● GIVEN DATA
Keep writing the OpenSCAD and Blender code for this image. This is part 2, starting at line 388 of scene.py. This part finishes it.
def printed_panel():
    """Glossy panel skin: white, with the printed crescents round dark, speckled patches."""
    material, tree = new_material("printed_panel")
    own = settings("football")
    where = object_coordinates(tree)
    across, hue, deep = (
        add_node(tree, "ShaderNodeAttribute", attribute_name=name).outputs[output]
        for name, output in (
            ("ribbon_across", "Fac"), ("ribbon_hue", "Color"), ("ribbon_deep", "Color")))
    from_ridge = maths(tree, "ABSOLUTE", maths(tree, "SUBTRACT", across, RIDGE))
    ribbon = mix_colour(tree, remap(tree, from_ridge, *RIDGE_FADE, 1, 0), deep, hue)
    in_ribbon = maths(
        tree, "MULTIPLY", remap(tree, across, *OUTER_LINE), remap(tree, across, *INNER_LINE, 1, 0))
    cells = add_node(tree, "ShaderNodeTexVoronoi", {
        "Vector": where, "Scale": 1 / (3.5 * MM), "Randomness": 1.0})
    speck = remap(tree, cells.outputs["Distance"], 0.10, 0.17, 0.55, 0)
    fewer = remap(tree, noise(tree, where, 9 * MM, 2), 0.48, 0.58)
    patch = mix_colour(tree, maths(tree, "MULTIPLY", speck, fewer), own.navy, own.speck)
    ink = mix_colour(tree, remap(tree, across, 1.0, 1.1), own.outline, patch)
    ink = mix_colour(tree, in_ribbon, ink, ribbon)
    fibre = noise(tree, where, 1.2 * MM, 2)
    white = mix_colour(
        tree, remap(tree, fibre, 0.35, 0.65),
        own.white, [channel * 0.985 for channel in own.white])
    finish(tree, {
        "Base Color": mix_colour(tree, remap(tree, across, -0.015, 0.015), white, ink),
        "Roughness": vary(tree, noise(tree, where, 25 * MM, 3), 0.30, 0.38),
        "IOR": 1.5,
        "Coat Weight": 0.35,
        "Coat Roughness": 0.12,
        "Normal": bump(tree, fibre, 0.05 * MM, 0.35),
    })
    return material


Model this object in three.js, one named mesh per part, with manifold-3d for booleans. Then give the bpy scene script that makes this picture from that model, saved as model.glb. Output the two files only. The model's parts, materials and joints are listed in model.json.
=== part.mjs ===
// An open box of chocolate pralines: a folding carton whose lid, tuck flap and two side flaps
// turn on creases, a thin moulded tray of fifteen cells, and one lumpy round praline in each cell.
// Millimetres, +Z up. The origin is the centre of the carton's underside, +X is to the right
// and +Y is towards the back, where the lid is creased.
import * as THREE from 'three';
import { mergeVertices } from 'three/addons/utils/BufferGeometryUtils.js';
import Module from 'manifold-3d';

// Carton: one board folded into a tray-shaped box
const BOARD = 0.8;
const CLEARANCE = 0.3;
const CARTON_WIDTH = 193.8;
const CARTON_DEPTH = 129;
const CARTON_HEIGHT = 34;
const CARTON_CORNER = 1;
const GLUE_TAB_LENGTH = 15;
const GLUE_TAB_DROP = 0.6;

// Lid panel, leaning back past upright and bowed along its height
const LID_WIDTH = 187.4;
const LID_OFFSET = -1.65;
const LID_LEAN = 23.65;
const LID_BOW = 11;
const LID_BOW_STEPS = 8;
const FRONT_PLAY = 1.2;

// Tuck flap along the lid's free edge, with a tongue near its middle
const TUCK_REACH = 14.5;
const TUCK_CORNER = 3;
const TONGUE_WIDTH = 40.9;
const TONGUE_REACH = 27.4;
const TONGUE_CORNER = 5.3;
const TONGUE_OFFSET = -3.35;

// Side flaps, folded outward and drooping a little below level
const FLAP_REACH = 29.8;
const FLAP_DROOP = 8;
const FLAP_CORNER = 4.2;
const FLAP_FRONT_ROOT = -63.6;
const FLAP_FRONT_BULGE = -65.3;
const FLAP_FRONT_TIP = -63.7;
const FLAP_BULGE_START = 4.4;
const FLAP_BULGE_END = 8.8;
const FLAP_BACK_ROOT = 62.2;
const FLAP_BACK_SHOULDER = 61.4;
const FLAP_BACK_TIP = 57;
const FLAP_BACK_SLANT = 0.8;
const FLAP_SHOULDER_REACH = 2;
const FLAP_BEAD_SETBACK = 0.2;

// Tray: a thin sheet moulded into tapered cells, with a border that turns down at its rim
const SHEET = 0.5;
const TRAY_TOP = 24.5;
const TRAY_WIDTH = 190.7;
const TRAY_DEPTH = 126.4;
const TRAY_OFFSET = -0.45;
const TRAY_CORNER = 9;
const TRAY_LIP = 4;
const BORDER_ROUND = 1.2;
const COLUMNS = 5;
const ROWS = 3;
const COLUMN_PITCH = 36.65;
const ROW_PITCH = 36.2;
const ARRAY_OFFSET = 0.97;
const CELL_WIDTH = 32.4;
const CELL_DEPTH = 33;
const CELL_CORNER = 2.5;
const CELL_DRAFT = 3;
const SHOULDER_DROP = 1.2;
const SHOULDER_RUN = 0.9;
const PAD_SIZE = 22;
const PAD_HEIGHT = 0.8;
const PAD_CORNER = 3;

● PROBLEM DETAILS
Write out every entry verbatim.

● EXERCISE RESPONSE
Keep writing the OpenSCAD and Blender code for this image. This is part 2, starting at line 388 of scene.py. This part finishes it.
def printed_panel():
    """Glossy panel skin: white, with the printed crescents round dark, speckled patches."""
    material, tree = new_material("printed_panel")
    own = settings("football")
    where = object_coordinates(tree)
    across, hue, deep = (
        add_node(tree, "ShaderNodeAttribute", attribute_name=name).outputs[output]
        for name, output in (
            ("ribbon_across", "Fac"), ("ribbon_hue", "Color"), ("ribbon_deep", "Color")))
    from_ridge = maths(tree, "ABSOLUTE", maths(tree, "SUBTRACT", across, RIDGE))
    ribbon = mix_colour(tree, remap(tree, from_ridge, *RIDGE_FADE, 1, 0), deep, hue)
    in_ribbon = maths(
        tree, "MULTIPLY", remap(tree, across, *OUTER_LINE), remap(tree, across, *INNER_LINE, 1, 0))
    cells = add_node(tree, "ShaderNodeTexVoronoi", {
        "Vector": where, "Scale": 1 / (3.5 * MM), "Randomness": 1.0})
    speck = remap(tree, cells.outputs["Distance"], 0.10, 0.17, 0.55, 0)
    fewer = remap(tree, noise(tree, where, 9 * MM, 2), 0.48, 0.58)
    patch = mix_colour(tree, maths(tree, "MULTIPLY", speck, fewer), own.navy, own.speck)
    ink = mix_colour(tree, remap(tree, across, 1.0, 1.1), own.outline, patch)
    ink = mix_colour(tree, in_ribbon, ink, ribbon)
    fibre = noise(tree, where, 1.2 * MM, 2)
    white = mix_colour(
        tree, remap(tree, fibre, 0.35, 0.65),
        own.white, [channel * 0.985 for channel in own.white])
    finish(tree, {
        "Base Color": mix_colour(tree, remap(tree, across, -0.015, 0.015), white, ink),
        "Roughness": vary(tree, noise(tree, where, 25 * MM, 3), 0.30, 0.38),
        "IOR": 1.5,
        "Coat Weight": 0.35,
        "Coat Roughness": 0.12,
        "Normal": bump(tree, fibre, 0.05 * MM, 0.35),
    })
    return material


Model this object in three.js, one named mesh per part, with manifold-3d for booleans. Then give the bpy scene script that makes this picture from that model, saved as model.glb. Output the two files only. The model's parts, materials and joints are listed in model.json.
=== part.mjs ===
// An open box of chocolate pralines: a folding carton whose lid, tuck flap and two side flaps
// turn on creases, a thin moulded tray of fifteen cells, and one lumpy round praline in each cell.
// Millimetres, +Z up. The origin is the centre of the carton's underside, +X is to the right
// and +Y is towards the back, where the lid is creased.
import * as THREE from 'three';
import { mergeVertices } from 'three/addons/utils/BufferGeometryUtils.js';
import Module from 'manifold-3d';

// Carton: one board folded into a tray-shaped box
const BOARD = 0.8;
const CLEARANCE = 0.3;
const CARTON_WIDTH = 193.8;
const CARTON_DEPTH = 129;
const CARTON_HEIGHT = 34;
const CARTON_CORNER = 1;
const GLUE_TAB_LENGTH = 15;
const GLUE_TAB_DROP = 0.6;

// Lid panel, leaning back past upright and bowed along its height
const LID_WIDTH = 187.4;
const LID_OFFSET = -1.65;
const LID_LEAN = 23.65;
const LID_BOW = 11;
const LID_BOW_STEPS = 8;
const FRONT_PLAY = 1.2;

// Tuck flap along the lid's free edge, with a tongue near its middle
const TUCK_REACH = 14.5;
const TUCK_CORNER = 3;
const TONGUE_WIDTH = 40.9;
const TONGUE_REACH = 27.4;
const TONGUE_CORNER = 5.3;
const TONGUE_OFFSET = -3.35;

// Side flaps, folded outward and drooping a little below level
const FLAP_REACH = 29.8;
const FLAP_DROOP = 8;
const FLAP_CORNER = 4.2;
const FLAP_FRONT_ROOT = -63.6;
const FLAP_FRONT_BULGE = -65.3;
const FLAP_FRONT_TIP = -63.7;
const FLAP_BULGE_START = 4.4;
const FLAP_BULGE_END = 8.8;
const FLAP_BACK_ROOT = 62.2;
const FLAP_BACK_SHOULDER = 61.4;
const FLAP_BACK_TIP = 57;
const FLAP_BACK_SLANT = 0.8;
const FLAP_SHOULDER_REACH = 2;
const FLAP_BEAD_SETBACK = 0.2;

// Tray: a thin sheet moulded into tapered cells, with a border that turns down at its rim
const SHEET = 0.5;
const TRAY_TOP = 24.5;
const TRAY_WIDTH = 190.7;
const TRAY_DEPTH = 126.4;
const TRAY_OFFSET = -0.45;
const TRAY_CORNER = 9;
const TRAY_LIP = 4;
const BORDER_ROUND = 1.2;
const COLUMNS = 5;
const ROWS = 3;
const COLUMN_PITCH = 36.65;
const ROW_PITCH = 36.2;
const ARRAY_OFFSET = 0.97;
const CELL_WIDTH = 32.4;
const CELL_DEPTH = 33;
const CELL_CORNER = 2.5;
const CELL_DRAFT = 3;
const SHOULDER_DROP = 1.2;
const SHOULDER_RUN = 0.9;
const PAD_SIZE = 22;
const PAD_HEIGHT = 0.8;
const PAD_CORNER = 3;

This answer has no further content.